■ Work required
Return the lines from the one that contains "addApronBody();" through the one that contains "if empty is", both included, exactly as written and with nothing added.

:: Extracted data

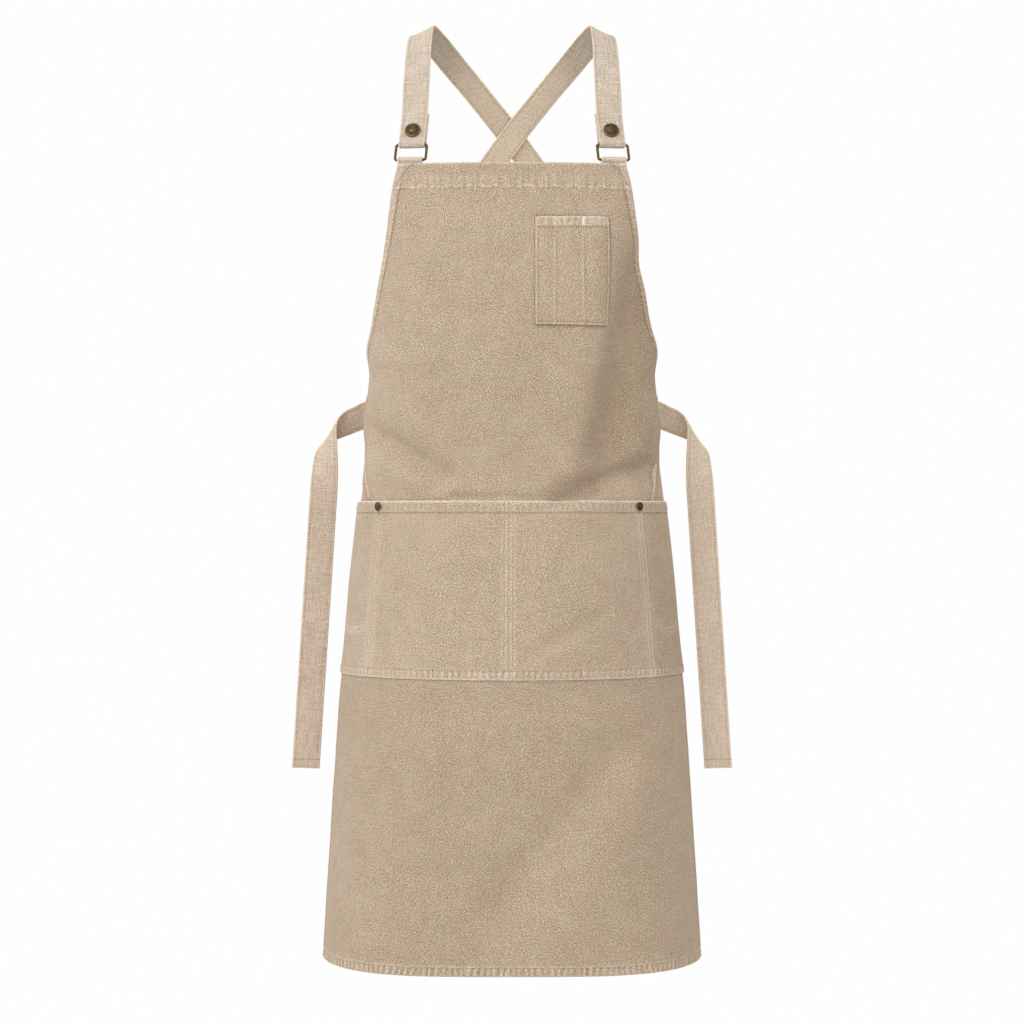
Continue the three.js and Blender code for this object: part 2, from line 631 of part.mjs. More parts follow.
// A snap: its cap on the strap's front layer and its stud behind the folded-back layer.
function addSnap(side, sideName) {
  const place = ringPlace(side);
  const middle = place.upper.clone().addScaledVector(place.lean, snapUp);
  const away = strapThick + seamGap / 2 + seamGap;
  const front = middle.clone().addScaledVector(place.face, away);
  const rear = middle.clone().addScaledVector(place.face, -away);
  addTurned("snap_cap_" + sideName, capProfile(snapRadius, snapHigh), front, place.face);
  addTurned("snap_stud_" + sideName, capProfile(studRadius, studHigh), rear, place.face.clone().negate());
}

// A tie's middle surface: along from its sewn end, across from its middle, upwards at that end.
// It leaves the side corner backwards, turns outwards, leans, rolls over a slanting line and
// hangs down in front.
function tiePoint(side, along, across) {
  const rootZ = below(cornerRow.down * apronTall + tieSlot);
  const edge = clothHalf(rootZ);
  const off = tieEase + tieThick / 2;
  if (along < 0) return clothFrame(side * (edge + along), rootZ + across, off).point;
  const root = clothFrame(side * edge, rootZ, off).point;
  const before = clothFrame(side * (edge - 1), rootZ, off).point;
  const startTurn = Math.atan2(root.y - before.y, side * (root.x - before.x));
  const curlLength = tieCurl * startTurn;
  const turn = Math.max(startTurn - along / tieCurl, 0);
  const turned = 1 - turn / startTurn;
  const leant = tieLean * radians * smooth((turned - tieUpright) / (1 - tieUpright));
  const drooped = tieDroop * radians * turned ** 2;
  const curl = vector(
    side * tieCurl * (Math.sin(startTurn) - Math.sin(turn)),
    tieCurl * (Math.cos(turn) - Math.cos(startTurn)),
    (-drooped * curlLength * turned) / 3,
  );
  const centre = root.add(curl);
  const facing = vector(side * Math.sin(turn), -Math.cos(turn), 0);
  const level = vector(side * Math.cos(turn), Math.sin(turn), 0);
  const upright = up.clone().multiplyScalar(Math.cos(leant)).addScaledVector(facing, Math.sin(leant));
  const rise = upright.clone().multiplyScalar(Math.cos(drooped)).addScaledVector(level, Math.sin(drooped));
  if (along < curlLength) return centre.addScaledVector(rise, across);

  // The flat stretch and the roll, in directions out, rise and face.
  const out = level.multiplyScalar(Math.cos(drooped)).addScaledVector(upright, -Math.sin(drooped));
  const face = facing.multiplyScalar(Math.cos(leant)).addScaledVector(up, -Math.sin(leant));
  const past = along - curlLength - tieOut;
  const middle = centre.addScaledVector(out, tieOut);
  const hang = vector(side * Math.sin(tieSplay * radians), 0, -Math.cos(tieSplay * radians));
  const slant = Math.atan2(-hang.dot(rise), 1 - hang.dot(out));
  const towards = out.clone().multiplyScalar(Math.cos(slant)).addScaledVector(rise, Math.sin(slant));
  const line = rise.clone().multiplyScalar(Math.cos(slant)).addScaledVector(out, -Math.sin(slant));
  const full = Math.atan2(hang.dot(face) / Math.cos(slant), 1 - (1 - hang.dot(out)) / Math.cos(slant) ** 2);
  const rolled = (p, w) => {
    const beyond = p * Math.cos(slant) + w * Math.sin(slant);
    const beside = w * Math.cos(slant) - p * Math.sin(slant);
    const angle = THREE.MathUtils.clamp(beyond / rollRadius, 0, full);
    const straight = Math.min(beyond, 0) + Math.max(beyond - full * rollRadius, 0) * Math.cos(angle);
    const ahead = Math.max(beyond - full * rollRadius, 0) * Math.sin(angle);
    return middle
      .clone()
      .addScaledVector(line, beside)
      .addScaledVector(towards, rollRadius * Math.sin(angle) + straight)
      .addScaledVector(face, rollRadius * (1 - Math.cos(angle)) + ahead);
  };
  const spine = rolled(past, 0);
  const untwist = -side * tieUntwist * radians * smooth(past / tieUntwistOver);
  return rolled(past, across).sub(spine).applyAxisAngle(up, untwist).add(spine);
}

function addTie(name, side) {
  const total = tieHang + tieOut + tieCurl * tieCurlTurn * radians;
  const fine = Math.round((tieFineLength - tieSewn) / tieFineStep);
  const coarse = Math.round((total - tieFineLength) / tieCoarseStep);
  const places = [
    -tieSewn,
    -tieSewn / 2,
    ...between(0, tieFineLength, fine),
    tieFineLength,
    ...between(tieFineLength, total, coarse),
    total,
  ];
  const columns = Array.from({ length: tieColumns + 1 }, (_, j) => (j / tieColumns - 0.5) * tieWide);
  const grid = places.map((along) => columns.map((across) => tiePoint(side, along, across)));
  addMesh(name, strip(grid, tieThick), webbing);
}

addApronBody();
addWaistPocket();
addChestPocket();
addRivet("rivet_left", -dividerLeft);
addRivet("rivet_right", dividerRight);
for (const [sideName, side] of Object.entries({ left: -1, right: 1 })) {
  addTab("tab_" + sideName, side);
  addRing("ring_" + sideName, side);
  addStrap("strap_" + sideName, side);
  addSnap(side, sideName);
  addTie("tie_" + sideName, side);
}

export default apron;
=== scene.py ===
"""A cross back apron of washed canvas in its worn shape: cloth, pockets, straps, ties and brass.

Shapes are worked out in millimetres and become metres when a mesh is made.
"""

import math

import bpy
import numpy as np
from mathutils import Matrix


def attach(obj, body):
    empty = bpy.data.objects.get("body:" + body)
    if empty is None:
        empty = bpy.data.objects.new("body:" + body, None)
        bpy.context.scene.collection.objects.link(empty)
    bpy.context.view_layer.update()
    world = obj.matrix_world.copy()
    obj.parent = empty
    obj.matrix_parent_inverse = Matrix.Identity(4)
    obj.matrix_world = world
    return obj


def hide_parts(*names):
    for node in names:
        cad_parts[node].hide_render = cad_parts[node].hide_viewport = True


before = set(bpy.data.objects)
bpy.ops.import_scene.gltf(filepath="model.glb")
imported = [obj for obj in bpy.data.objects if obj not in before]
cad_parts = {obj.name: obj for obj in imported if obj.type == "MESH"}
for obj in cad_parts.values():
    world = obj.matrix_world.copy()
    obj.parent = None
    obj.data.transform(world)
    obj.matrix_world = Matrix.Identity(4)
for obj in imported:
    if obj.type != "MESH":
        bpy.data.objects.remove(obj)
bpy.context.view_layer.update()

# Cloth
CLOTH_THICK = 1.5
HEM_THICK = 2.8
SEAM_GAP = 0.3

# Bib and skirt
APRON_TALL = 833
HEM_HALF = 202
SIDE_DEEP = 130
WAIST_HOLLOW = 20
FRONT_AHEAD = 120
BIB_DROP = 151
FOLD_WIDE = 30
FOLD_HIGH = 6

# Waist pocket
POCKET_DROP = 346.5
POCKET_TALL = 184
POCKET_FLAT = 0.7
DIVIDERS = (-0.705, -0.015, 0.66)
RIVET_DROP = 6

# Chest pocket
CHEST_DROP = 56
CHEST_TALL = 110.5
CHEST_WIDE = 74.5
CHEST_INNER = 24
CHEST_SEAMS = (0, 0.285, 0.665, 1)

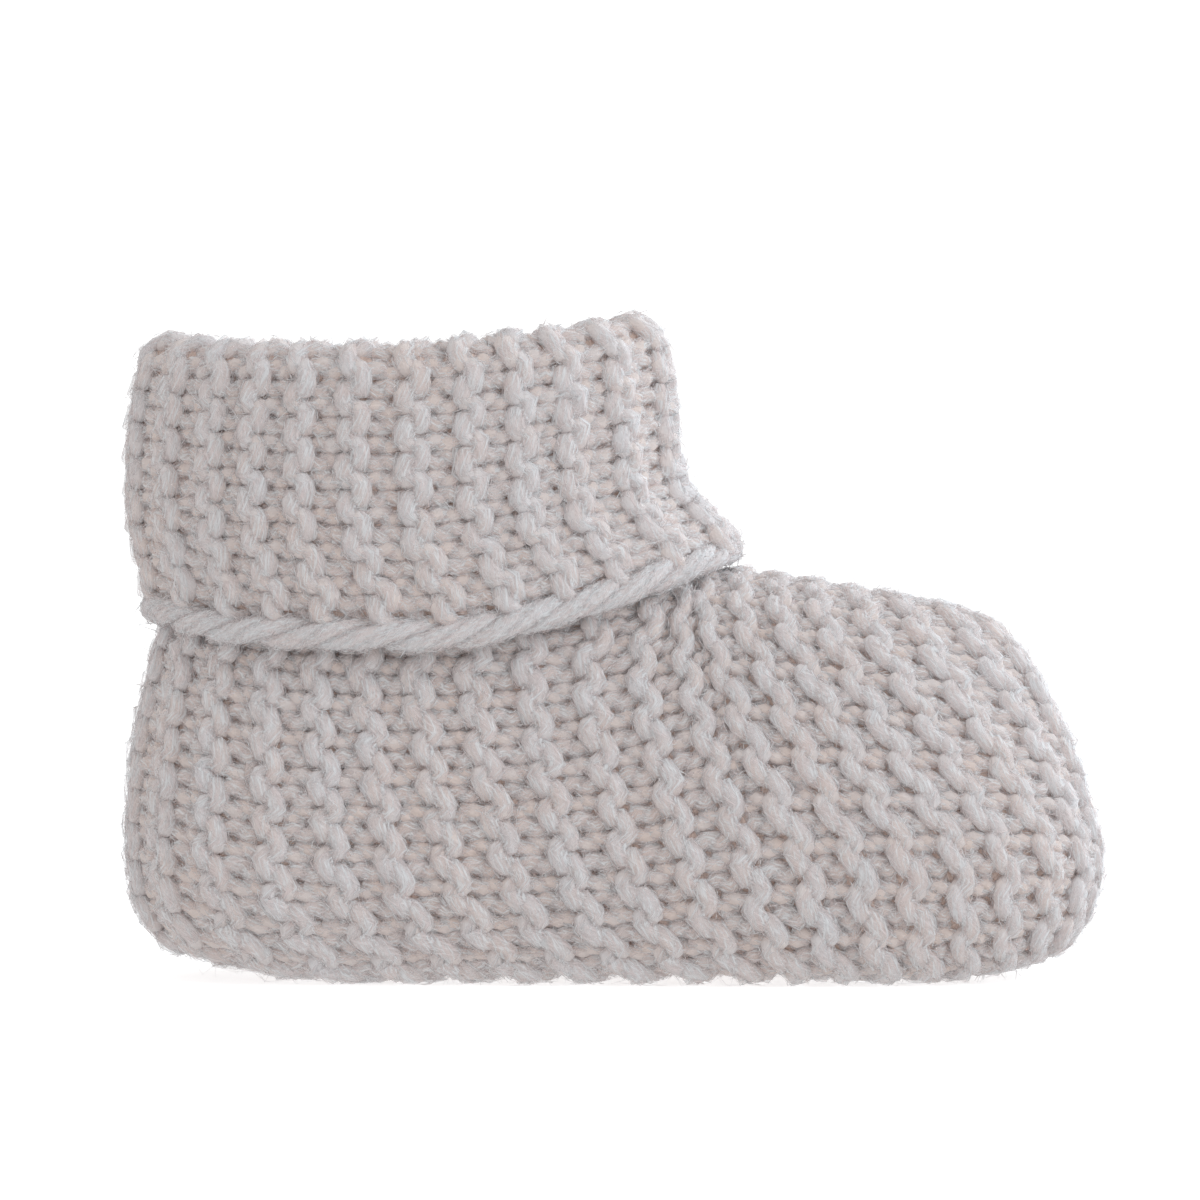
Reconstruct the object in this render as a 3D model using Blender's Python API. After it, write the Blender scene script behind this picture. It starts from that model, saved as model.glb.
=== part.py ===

::::

■ Output of the exercise
addApronBody();
addWaistPocket();
addChestPocket();
addRivet("rivet_left", -dividerLeft);
addRivet("rivet_right", dividerRight);
for (const [sideName, side] of Object.entries({ left: -1, right: 1 })) {
  addTab("tab_" + sideName, side);
  addRing("ring_" + sideName, side);
  addStrap("strap_" + sideName, side);
  addSnap(side, sideName);
  addTie("tie_" + sideName, side);
}

export default apron;
=== scene.py ===
"""A cross back apron of washed canvas in its worn shape: cloth, pockets, straps, ties and brass.

Shapes are worked out in millimetres and become metres when a mesh is made.
"""

import math

import bpy
import numpy as np
from mathutils import Matrix


def attach(obj, body):
    empty = bpy.data.objects.get("body:" + body)
    if empty is None:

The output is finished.